§ Description of the task: The lines to be extracted run from the start of the listing through the line containing "return shank.fuse(head).cut(slot.common(beyond))"; copy them exactly and nothing else.

§ Information supplied:
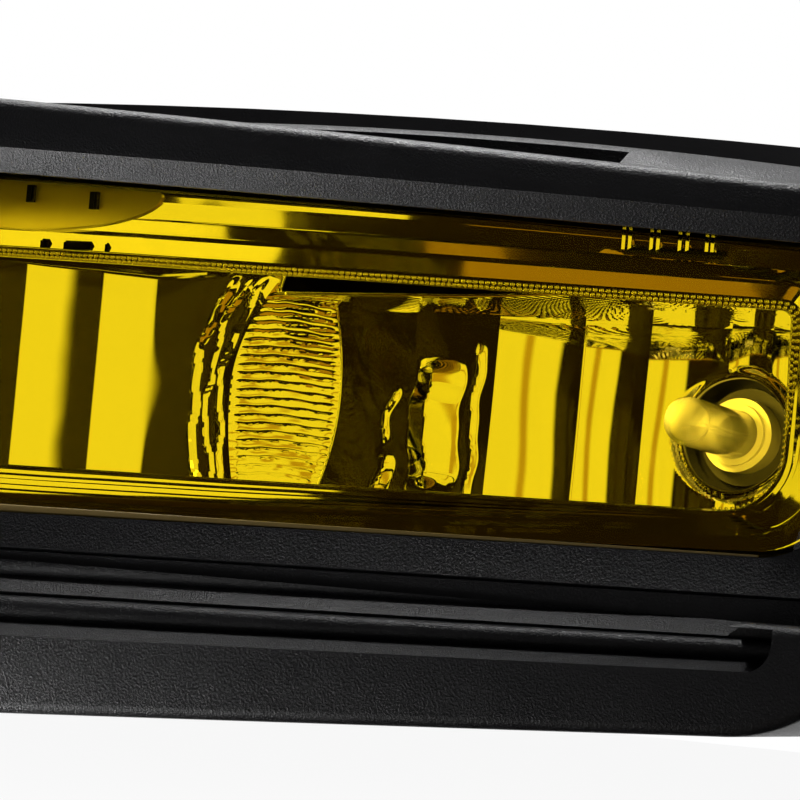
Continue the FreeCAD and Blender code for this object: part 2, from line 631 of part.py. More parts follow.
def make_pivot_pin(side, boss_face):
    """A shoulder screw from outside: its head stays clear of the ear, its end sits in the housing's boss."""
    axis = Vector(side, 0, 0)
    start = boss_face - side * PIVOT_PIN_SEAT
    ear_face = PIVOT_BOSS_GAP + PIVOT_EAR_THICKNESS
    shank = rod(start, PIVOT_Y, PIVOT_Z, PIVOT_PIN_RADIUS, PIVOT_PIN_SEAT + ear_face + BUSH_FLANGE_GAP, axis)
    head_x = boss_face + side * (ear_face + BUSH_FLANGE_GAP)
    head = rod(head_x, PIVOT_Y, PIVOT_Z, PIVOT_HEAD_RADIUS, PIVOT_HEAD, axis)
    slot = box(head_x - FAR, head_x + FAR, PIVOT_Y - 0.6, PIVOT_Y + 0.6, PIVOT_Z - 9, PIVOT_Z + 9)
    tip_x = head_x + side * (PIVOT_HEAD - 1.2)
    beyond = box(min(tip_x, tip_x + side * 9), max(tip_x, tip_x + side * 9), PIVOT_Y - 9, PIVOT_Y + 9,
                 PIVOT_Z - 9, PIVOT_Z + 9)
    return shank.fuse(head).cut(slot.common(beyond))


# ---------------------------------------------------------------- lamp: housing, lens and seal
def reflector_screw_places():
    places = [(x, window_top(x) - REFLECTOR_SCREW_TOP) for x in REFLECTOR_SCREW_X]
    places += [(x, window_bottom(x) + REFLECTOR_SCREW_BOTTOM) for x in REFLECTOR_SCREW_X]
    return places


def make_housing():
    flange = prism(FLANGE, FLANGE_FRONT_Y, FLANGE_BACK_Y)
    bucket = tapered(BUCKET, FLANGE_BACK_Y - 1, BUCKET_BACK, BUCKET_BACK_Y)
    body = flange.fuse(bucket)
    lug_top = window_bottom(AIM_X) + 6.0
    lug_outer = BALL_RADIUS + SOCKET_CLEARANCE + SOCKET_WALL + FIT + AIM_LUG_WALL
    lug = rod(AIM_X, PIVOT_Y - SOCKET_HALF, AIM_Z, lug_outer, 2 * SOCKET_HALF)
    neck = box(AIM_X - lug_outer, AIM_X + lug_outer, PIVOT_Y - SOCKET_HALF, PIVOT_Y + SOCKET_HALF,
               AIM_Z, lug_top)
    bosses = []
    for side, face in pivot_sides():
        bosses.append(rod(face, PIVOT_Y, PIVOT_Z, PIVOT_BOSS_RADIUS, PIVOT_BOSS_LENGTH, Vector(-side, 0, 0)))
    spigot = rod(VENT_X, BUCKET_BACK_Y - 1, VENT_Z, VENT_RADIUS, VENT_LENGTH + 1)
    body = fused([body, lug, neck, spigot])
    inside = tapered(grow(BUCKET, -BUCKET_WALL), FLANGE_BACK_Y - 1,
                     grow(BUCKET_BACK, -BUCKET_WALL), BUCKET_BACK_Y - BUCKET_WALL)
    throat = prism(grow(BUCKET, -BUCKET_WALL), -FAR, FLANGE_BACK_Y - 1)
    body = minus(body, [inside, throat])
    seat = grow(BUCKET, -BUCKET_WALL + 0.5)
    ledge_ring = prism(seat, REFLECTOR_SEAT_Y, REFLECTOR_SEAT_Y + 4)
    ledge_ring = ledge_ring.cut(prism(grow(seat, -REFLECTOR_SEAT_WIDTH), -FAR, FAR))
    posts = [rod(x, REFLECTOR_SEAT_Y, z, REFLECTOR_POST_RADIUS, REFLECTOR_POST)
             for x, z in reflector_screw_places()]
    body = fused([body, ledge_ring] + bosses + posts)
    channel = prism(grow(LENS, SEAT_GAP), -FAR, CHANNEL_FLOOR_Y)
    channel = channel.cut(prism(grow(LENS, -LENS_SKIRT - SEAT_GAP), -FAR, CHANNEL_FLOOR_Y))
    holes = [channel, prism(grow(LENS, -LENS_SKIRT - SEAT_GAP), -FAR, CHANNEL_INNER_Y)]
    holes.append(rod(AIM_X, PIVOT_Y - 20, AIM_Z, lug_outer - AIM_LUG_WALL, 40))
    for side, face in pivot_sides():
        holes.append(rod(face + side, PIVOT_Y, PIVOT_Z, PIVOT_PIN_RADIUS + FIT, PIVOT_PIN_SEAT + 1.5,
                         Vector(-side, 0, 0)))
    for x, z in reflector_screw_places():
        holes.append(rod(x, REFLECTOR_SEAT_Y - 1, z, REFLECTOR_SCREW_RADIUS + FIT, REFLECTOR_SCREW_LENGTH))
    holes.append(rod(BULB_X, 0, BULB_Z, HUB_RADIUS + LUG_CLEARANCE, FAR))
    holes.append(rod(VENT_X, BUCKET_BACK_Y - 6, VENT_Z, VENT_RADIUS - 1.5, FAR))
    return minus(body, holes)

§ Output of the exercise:
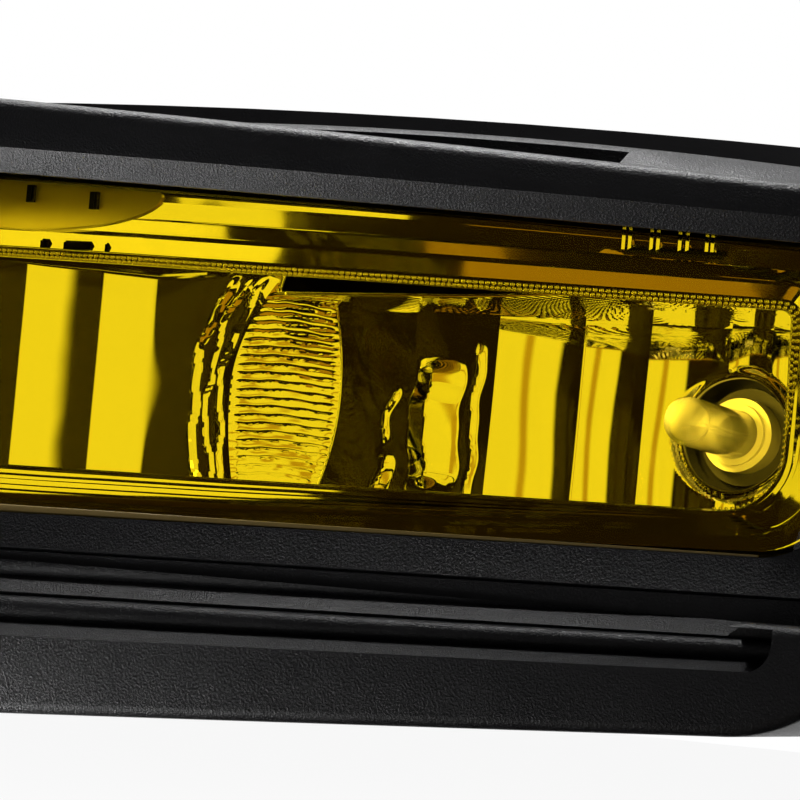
Continue the FreeCAD and Blender code for this object: part 2, from line 631 of part.py. More parts follow.
def make_pivot_pin(side, boss_face):
    """A shoulder screw from outside: its head stays clear of the ear, its end sits in the housing's boss."""
    axis = Vector(side, 0, 0)
    start = boss_face - side * PIVOT_PIN_SEAT
    ear_face = PIVOT_BOSS_GAP + PIVOT_EAR_THICKNESS
    shank = rod(start, PIVOT_Y, PIVOT_Z, PIVOT_PIN_RADIUS, PIVOT_PIN_SEAT + ear_face + BUSH_FLANGE_GAP, axis)
    head_x = boss_face + side * (ear_face + BUSH_FLANGE_GAP)
    head = rod(head_x, PIVOT_Y, PIVOT_Z, PIVOT_HEAD_RADIUS, PIVOT_HEAD, axis)
    slot = box(head_x - FAR, head_x + FAR, PIVOT_Y - 0.6, PIVOT_Y + 0.6, PIVOT_Z - 9, PIVOT_Z + 9)
    tip_x = head_x + side * (PIVOT_HEAD - 1.2)
    beyond = box(min(tip_x, tip_x + side * 9), max(tip_x, tip_x + side * 9), PIVOT_Y - 9, PIVOT_Y + 9,
                 PIVOT_Z - 9, PIVOT_Z + 9)
    return shank.fuse(head).cut(slot.common(beyond))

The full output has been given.